◆ The exercise
Copy out exactly the lines from the first line of the material below through the line containing "return split.outputs[0], split.outputs[1]", and nothing beyond them.

◆ Dataset section
++++++

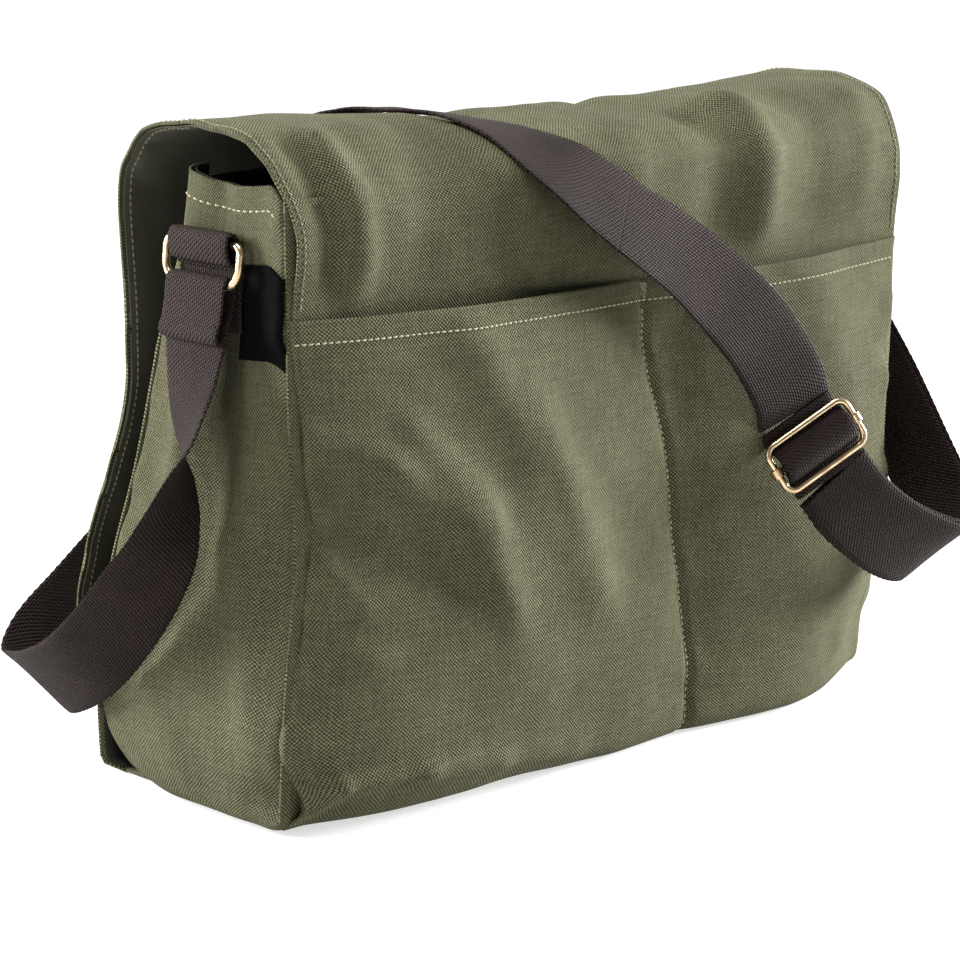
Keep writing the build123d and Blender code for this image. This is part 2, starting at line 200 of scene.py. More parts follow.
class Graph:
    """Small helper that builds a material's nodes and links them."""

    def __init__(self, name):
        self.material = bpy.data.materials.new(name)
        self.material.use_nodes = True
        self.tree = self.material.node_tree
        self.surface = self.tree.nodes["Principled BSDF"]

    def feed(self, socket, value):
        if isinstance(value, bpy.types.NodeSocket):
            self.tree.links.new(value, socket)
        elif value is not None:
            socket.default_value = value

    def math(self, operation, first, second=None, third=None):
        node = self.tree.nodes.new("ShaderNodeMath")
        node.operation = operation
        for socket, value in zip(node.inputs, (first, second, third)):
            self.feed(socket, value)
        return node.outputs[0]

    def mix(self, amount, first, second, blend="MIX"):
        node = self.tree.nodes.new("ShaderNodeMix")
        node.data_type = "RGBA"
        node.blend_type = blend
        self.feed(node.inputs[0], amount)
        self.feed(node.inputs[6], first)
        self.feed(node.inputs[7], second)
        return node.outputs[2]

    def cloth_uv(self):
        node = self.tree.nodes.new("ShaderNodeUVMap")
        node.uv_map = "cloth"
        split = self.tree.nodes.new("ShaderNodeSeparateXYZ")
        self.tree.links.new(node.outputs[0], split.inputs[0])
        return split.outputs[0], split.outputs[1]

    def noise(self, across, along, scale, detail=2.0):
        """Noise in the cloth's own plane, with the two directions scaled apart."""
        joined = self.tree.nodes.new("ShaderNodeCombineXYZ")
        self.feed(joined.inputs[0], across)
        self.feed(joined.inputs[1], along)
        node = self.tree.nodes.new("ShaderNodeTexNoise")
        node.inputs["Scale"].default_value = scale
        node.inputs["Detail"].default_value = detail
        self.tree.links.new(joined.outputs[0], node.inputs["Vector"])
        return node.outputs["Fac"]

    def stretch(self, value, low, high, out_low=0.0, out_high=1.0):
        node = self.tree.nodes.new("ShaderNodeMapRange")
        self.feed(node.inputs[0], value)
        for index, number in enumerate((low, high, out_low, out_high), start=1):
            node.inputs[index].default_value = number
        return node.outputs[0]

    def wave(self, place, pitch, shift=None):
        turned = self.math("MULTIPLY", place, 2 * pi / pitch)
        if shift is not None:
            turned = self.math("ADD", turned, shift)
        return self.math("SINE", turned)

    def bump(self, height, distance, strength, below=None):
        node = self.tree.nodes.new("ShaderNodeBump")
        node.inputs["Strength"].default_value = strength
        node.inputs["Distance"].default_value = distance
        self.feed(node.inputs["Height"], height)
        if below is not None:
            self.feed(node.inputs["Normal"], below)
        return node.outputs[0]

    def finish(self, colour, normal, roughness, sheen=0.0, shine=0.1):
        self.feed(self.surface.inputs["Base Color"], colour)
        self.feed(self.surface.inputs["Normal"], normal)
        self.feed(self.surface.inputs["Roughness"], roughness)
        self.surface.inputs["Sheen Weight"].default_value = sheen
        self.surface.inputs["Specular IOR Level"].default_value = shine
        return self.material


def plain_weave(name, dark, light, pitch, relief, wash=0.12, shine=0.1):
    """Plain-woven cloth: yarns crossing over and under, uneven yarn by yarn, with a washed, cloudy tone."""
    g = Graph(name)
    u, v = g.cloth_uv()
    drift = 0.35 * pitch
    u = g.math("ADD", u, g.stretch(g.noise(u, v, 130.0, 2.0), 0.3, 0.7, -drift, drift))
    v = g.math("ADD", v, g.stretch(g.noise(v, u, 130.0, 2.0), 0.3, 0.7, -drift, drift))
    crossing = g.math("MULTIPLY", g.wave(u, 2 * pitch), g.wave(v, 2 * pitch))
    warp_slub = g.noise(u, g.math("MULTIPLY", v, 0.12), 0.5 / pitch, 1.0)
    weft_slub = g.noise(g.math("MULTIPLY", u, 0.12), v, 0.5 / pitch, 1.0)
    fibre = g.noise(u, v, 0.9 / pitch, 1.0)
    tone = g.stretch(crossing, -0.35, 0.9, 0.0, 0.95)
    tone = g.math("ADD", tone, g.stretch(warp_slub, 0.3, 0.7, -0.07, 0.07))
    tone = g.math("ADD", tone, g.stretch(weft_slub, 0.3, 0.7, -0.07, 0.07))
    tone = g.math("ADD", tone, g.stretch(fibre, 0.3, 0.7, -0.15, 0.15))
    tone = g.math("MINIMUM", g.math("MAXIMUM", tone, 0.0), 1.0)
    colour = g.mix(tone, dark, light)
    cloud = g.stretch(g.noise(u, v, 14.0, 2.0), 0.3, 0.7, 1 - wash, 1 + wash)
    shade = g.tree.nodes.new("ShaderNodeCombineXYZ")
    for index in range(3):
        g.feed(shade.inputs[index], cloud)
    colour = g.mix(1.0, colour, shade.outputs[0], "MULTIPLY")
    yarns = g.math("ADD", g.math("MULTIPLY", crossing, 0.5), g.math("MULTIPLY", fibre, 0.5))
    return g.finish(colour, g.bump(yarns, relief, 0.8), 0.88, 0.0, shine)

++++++

◆ The reply
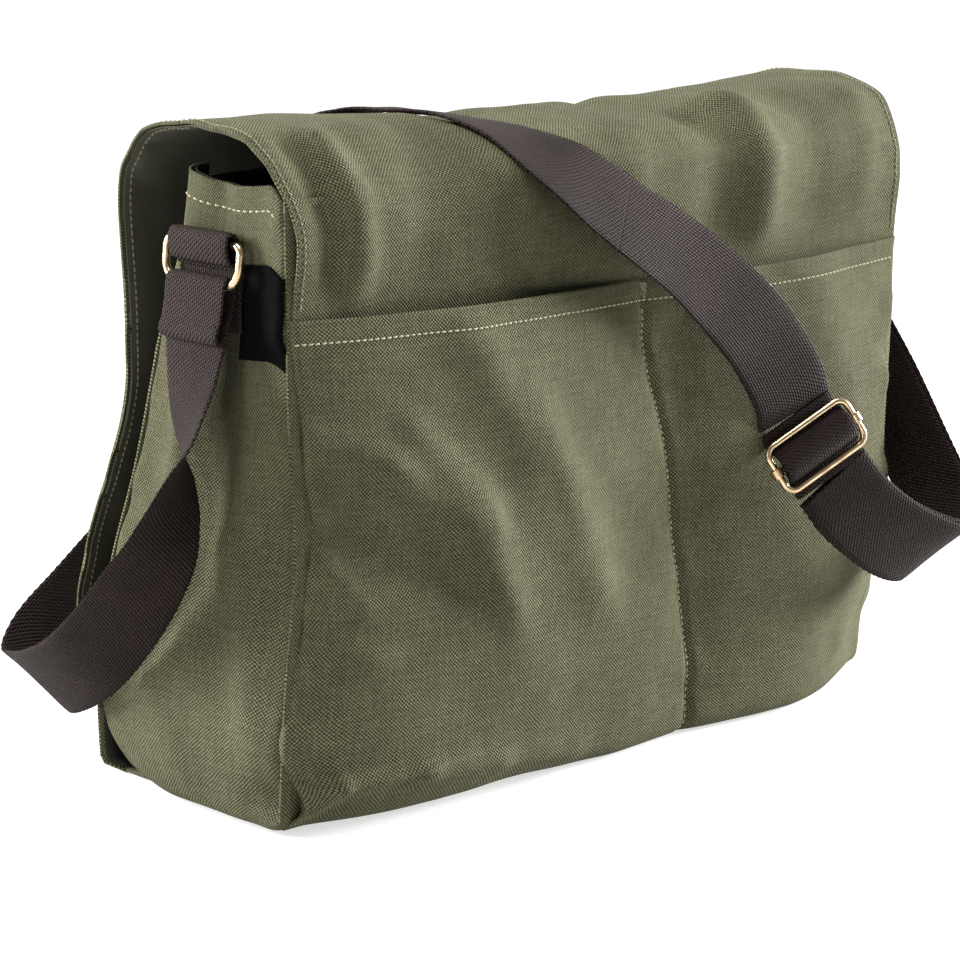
Keep writing the build123d and Blender code for this image. This is part 2, starting at line 200 of scene.py. More parts follow.
class Graph:
    """Small helper that builds a material's nodes and links them."""

    def __init__(self, name):
        self.material = bpy.data.materials.new(name)
        self.material.use_nodes = True
        self.tree = self.material.node_tree
        self.surface = self.tree.nodes["Principled BSDF"]

    def feed(self, socket, value):
        if isinstance(value, bpy.types.NodeSocket):
            self.tree.links.new(value, socket)
        elif value is not None:
            socket.default_value = value

    def math(self, operation, first, second=None, third=None):
        node = self.tree.nodes.new("ShaderNodeMath")
        node.operation = operation
        for socket, value in zip(node.inputs, (first, second, third)):
            self.feed(socket, value)
        return node.outputs[0]

    def mix(self, amount, first, second, blend="MIX"):
        node = self.tree.nodes.new("ShaderNodeMix")
        node.data_type = "RGBA"
        node.blend_type = blend
        self.feed(node.inputs[0], amount)
        self.feed(node.inputs[6], first)
        self.feed(node.inputs[7], second)
        return node.outputs[2]

    def cloth_uv(self):
        node = self.tree.nodes.new("ShaderNodeUVMap")
        node.uv_map = "cloth"
        split = self.tree.nodes.new("ShaderNodeSeparateXYZ")
        self.tree.links.new(node.outputs[0], split.inputs[0])
        return split.outputs[0], split.outputs[1]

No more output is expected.